═════ Source material

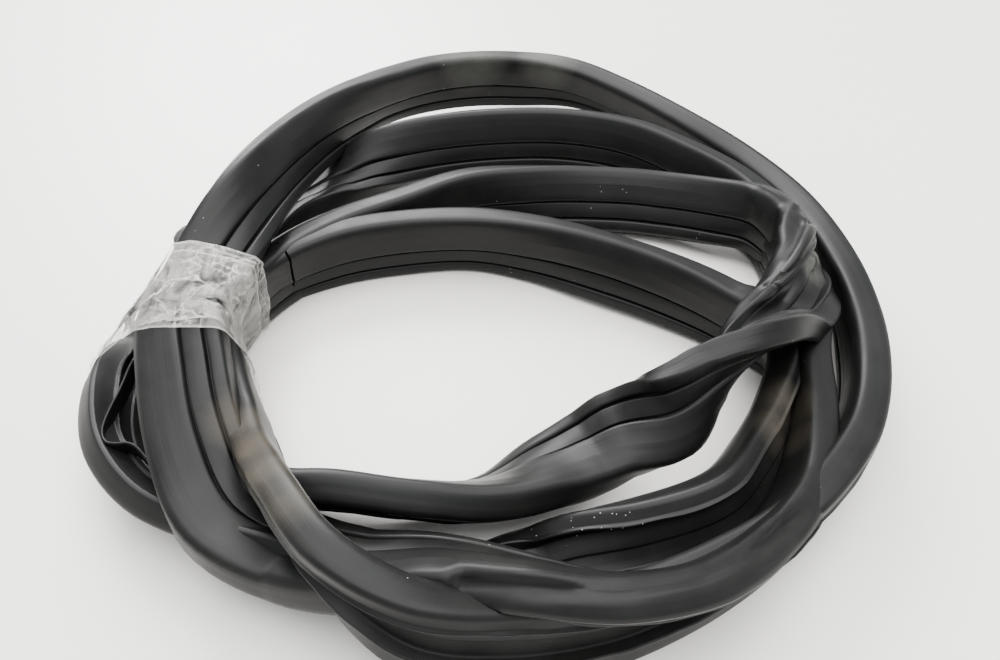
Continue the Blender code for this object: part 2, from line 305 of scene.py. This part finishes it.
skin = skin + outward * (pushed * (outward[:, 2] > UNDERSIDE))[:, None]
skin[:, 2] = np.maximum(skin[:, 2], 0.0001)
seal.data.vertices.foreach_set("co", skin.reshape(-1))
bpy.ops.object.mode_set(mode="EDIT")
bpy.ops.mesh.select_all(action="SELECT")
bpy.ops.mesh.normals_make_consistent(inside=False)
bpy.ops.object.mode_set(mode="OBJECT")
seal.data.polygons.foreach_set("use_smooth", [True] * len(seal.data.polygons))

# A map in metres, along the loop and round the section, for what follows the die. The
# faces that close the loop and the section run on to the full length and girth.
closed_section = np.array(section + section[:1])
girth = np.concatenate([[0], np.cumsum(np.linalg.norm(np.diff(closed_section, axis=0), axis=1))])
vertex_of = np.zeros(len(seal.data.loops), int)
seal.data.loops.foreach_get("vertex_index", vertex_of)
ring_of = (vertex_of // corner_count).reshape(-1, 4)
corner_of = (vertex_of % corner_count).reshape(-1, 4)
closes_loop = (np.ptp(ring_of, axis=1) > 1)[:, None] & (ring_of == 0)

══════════

* [Set task]: Where a line above contains the string "object", copy that line.

* [Exercise answer]:
Continue the Blender code for this object: part 2, from line 305 of scene.py. This part finishes it.
bpy.ops.object.mode_set(mode="EDIT")
bpy.ops.object.mode_set(mode="OBJECT")